Understanding Tangents and Normals to a Circle
In coordinate geometry, a tangent line to a circle at a specific point is a line that touches the circle at exactly that point. A normal line is perpendicular to the tangent line at the point of contact and always passes through the center of the circle.
The Problem
Find the equations of the tangent and normal to the circle $x^2 + y^2 - 2x - 4y + 3 = 0$ at the point $(2, 3)$.
Step-by-Step Solution
1. Differentiate the Circle's Equation
To find the slope of the tangent at point $(x, y)$, we use implicit differentiation with respect to $x$:
$\frac{d}{dx}(x^2 + y^2 - 2x - 4y + 3) = \frac{d}{dx}(0)$ $2x + 2y\frac{dy}{dx} - 2 - 4\frac{dy}{dx} = 0$
Group the $\frac{dy}{dx}$ terms: $(2y - 4)\frac{dy}{dx} = 2 - 2x$ $\frac{dy}{dx} = \frac{2 - 2x}{2y - 4} = \frac{1 - x}{y - 2}$
2. Calculate the Slope of the Tangent ($m$)

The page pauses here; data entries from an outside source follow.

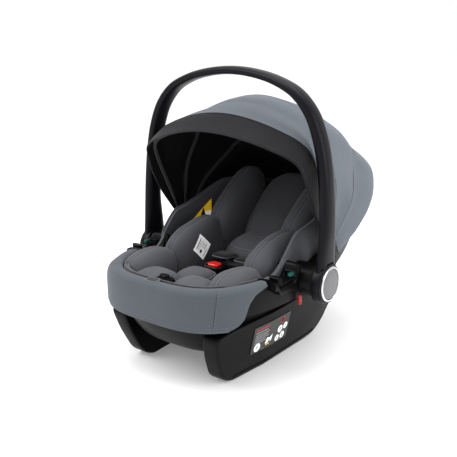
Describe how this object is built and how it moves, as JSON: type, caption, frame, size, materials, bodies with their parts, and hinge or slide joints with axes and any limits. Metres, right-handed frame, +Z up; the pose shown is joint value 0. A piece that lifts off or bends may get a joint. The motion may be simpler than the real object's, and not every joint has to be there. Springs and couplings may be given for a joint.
{
  "type": "infant car seat",
  "caption": "Reclined bucket seat on rocker runners with padded insert, harness, swinging carry handle and folding fabric canopy.",
  "frame": {"origin": "on the floor, under the middle of the seat's length and width", "axes": "+Z up, +Y towards the head end, +X to the seat's left-hand side as the baby sits"},
  "size_m": [0.4412, 0.5924, 0.5376],
  "materials": {
    "shell_plastic": "fine satin texture",
    "rim_plastic": "satin black",
    "foam": "expanded foam, pale grey",
    "rim_fabric": "woven, blue-grey",
    "canopy_fabric": "smooth woven, light blue-grey",
    "seat_fabric": "dark grey padded knit",
    "insert_fabric": "dark grey padded knit",
    "brim_fabric": "black woven",
    "webbing": "woven webbing",
    "red_button": "gloss red",
    "guide_plastic": "satin dark green",
    "disc_plastic": "satin grey",
    "chrome_trim": "bright",
    "steel": "plain",
    "label": "printed label",
    "label_yellow": "printed label"
  },
  "bodies": {
    "shell": {"outer_shell": "shell_plastic", "foam_liner": "foam", "seat_cover": "seat_fabric", "upper_rim": "rim_plastic", "foot_cover": "rim_fabric", "insert_seat_pad": "insert_fabric", "seat_front_pad": "insert_fabric", "lumbar_pad": "insert_fabric", "back_pad": "insert_fabric", "buckle_housing": "rim_plastic", "crotch_pad": "insert_fabric", "adjuster_housing": "rim_plastic", "adjuster_strap": "webbing", "side_label": "label", "care_label": "label", "rim_label": "label_yellow", "canopy_rear_skirt": "canopy_fabric", "belt_guide_left": "rim_plastic", "belt_guide_right": "rim_plastic", "belt_hook_left": "guide_plastic", "belt_hook_right": "guide_plastic", "bolster_left": "insert_fabric", "bolster_right": "insert_fabric", "thigh_pad_left": "insert_fabric", "thigh_pad_right": "insert_fabric", "hip_pad_left": "insert_fabric", "hip_pad_right": "insert_fabric", "wing_left": "insert_fabric", "wing_right": "insert_fabric", "harness_strap_left": "webbing", "harness_strap_right": "webbing", "strap_pad_left": "insert_fabric", "strap_pad_right": "insert_fabric", "pivot_pin_left": "steel", "pivot_pin_right": "steel", "hinge_mount_left": "rim_plastic", "hinge_mount_right": "rim_plastic", "lock_tab_left": "red_button", "lock_tab_right": "red_button"},
    "handle": {"handle_frame": "shell_plastic", "trim_ring_left": "chrome_trim", "trim_ring_right": "chrome_trim", "button_spring_left": "steel", "button_spring_right": "steel"},
    "release_right": {"release_button_right": "disc_plastic"},
    "release_left": {"release_button_left": "disc_plastic"},
    "rear_bow": {"rear_bow": "shell_plastic", "canopy_middle_panel": "canopy_fabric"},
    "middle_bow": {"middle_bow": "shell_plastic", "canopy_front_panel": "canopy_fabric"},
    "front_bow": {"front_bow": "shell_plastic", "canopy_brim": "brim_fabric"},
    "buckle_button": {"buckle_button": "red_button"},
    "tongue_right": {"tongue_right": "rim_plastic"},
    "tongue_left": {"tongue_left": "rim_plastic"},
    "adjuster_button": {"adjuster_button": "rim_plastic"}
  },
  "joints": [
    {"name": "handle_swing", "type": "hinge", "parent": "shell", "child": "handle", "pos_m": [0, -0.051, 0.164], "axis": [-1, 0, 0], "range_deg": [0, 110]},
    {"name": "release_right_press", "type": "slide", "parent": "handle", "child": "release_right", "axis": [-1, 0, 0], "range_m": [0, 0.005], "stiffness_N_per_m": 900, "deforming": ["button_spring_right"]},
    {"name": "release_left_press", "type": "slide", "parent": "handle", "child": "release_left", "axis": [1, 0, 0], "range_m": [0, 0.005], "stiffness_N_per_m": 900, "deforming": ["button_spring_left"]},
    {"name": "canopy_rear", "type": "hinge", "parent": "shell", "child": "rear_bow", "pos_m": [0, 0.009, 0.208], "axis": [-1, 0, 0], "range_deg": [0, 14], "deforming": ["canopy_rear_skirt"]},
    {"name": "canopy_middle", "type": "hinge", "parent": "rear_bow", "child": "middle_bow", "pos_m": [0, 0.009, 0.208], "axis": [-1, 0, 0], "range_deg": [0, 27], "deforming": ["canopy_middle_panel"]},
    {"name": "canopy_front", "type": "hinge", "parent": "middle_bow", "child": "front_bow", "pos_m": [0, 0.009, 0.208], "axis": [-1, 0, 0], "range_deg": [0, 23.5], "deforming": ["canopy_front_panel"]},
    {"name": "buckle_press", "type": "slide", "parent": "shell", "child": "buckle_button", "axis": [0, 0, -1], "range_m": [0, 0.004], "stiffness_N_per_m": 700},
    {"name": "tongue_right_pull", "type": "slide", "parent": "shell", "child": "tongue_right", "axis": [0, 1, 0], "range_m": [0, 0.024], "deforming": ["harness_strap_right"]},
    {"name": "tongue_left_pull", "type": "slide", "parent": "shell", "child": "tongue_left", "axis": [0, 1, 0], "range_m": [0, 0.024], "deforming": ["harness_strap_left"]},
    {"name": "adjuster_press", "type": "slide", "parent": "shell", "child": "adjuster_button", "axis": [0, 0, -1], "range_m": [0, 0.002], "stiffness_N_per_m": 700}
  ],
  "couplings": [
    {"joint": "canopy_middle", "follows": "canopy_rear", "ratio": 1.9286},
    {"joint": "canopy_front", "follows": "canopy_rear", "ratio": 1.6786}
  ]
}
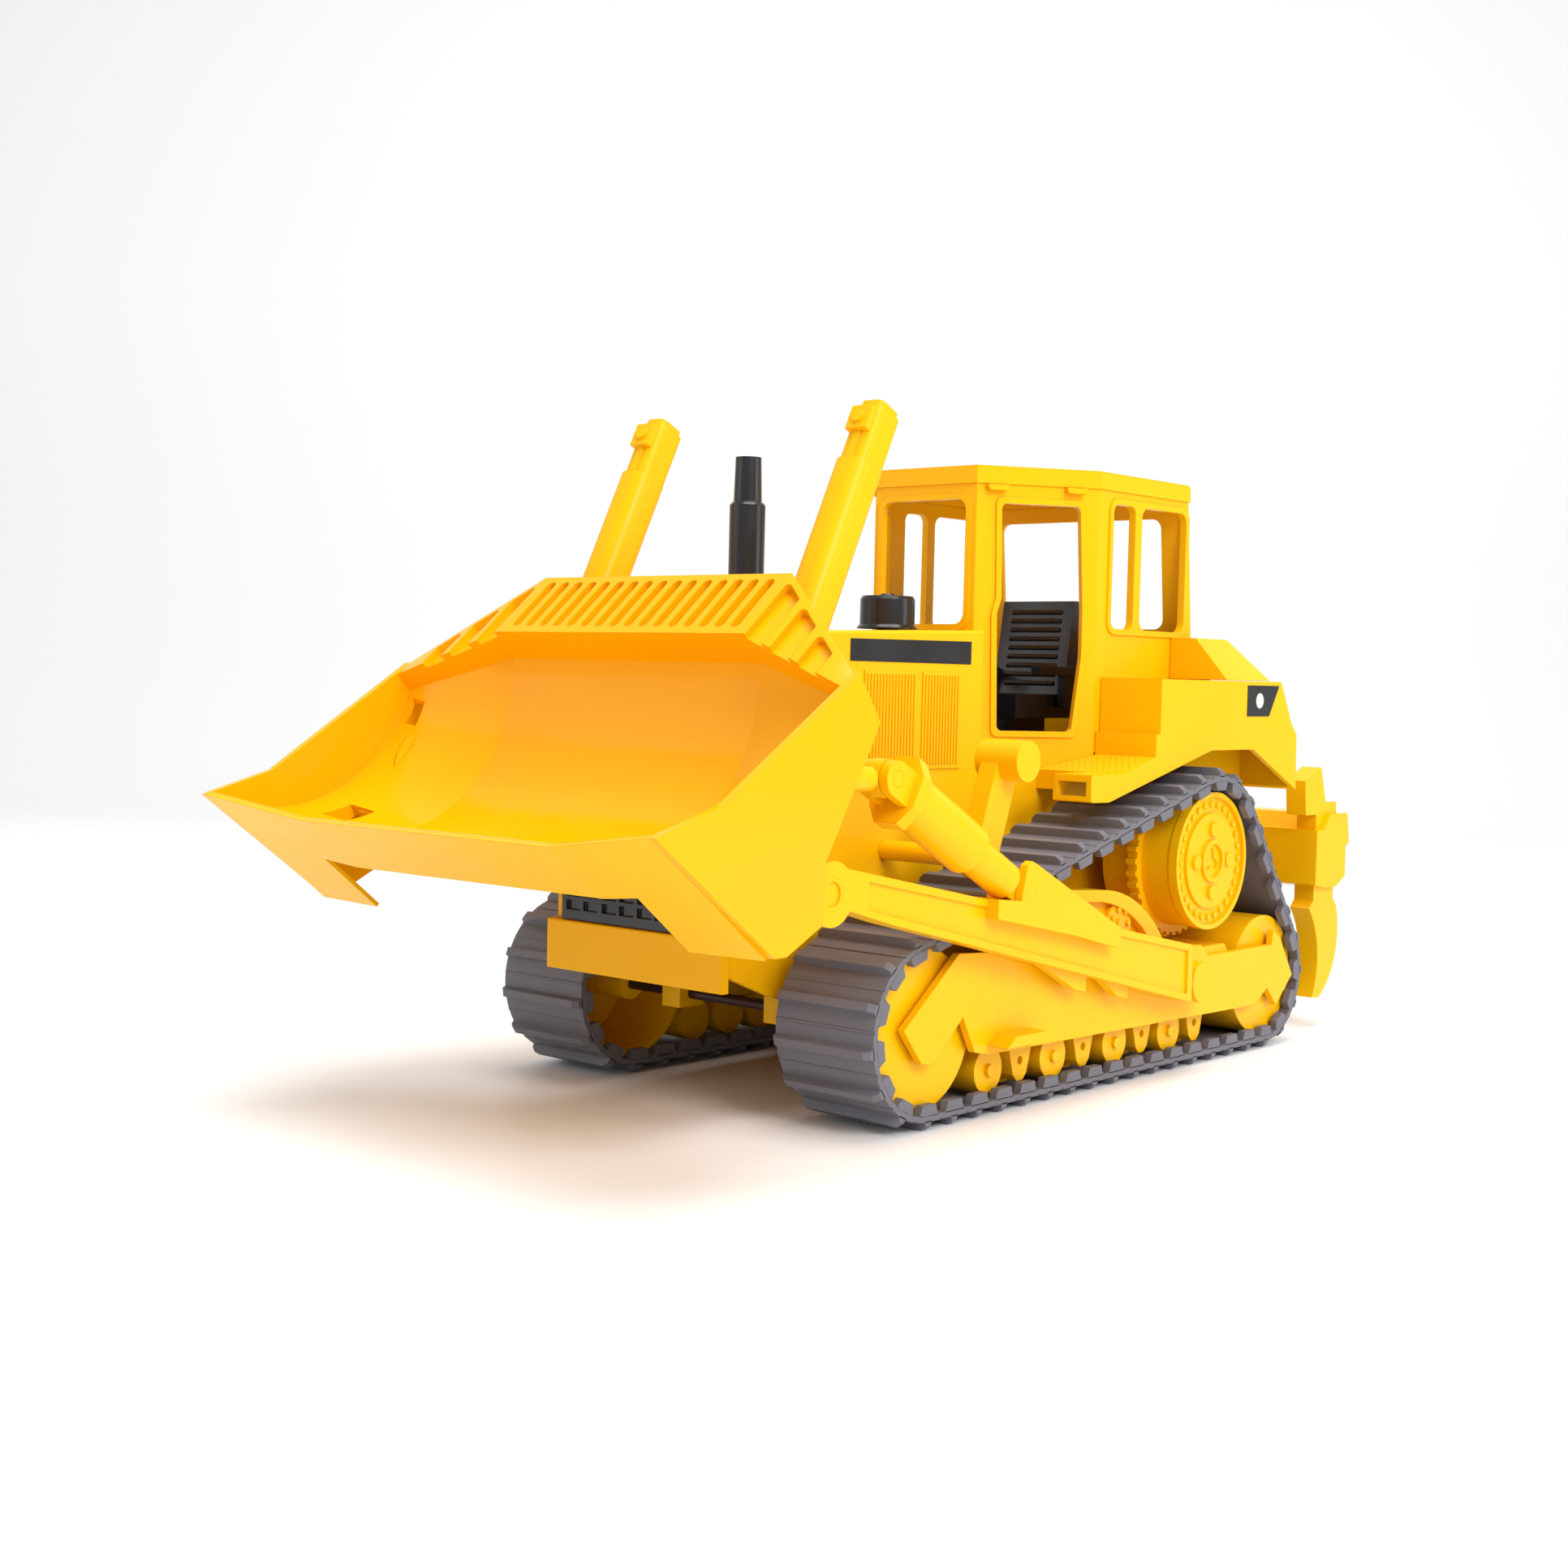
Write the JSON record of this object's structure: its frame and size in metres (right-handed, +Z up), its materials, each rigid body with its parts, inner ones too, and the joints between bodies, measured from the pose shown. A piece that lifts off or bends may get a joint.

At the point $(2, 3)$, we substitute $x = 2$ and $y = 3$ into the derivative: $m = \frac{1 - 2}{3 - 2} = \frac{-1}{1} = -1$
3. Equation of the Tangent Line
Using the point-slope form $y - y_1 = m(x - x_1)$: $y - 3 = -1(x - 2)$ $y - 3 = -x + 2$ $x + y - 5 = 0$
4. Equation of the Normal Line
The normal is perpendicular to the tangent. If the tangent slope is $m = -1$, the normal slope $m'$ is $-\frac{1}{m} = 1$.
Using point-slope form again: $y - 3 = 1(x - 2)$ $y - 3 = x - 2$ $x - y + 1 = 0$
Summary
- Tangent Equation: $x + y - 5 = 0$
- Normal Equation: $x - y + 1 = 0$
Intuition
- The tangent represents the instantaneous direction of the curve at that point.
- The normal is the line segment connecting the center of the circle $(1, 2)$ to the point on the circumference $(2, 3)$. You can verify that the normal line $x - y + 1 = 0$ passes through the center $(1, 2)$ by plugging in the values: $1 - 2 + 1 = 0$.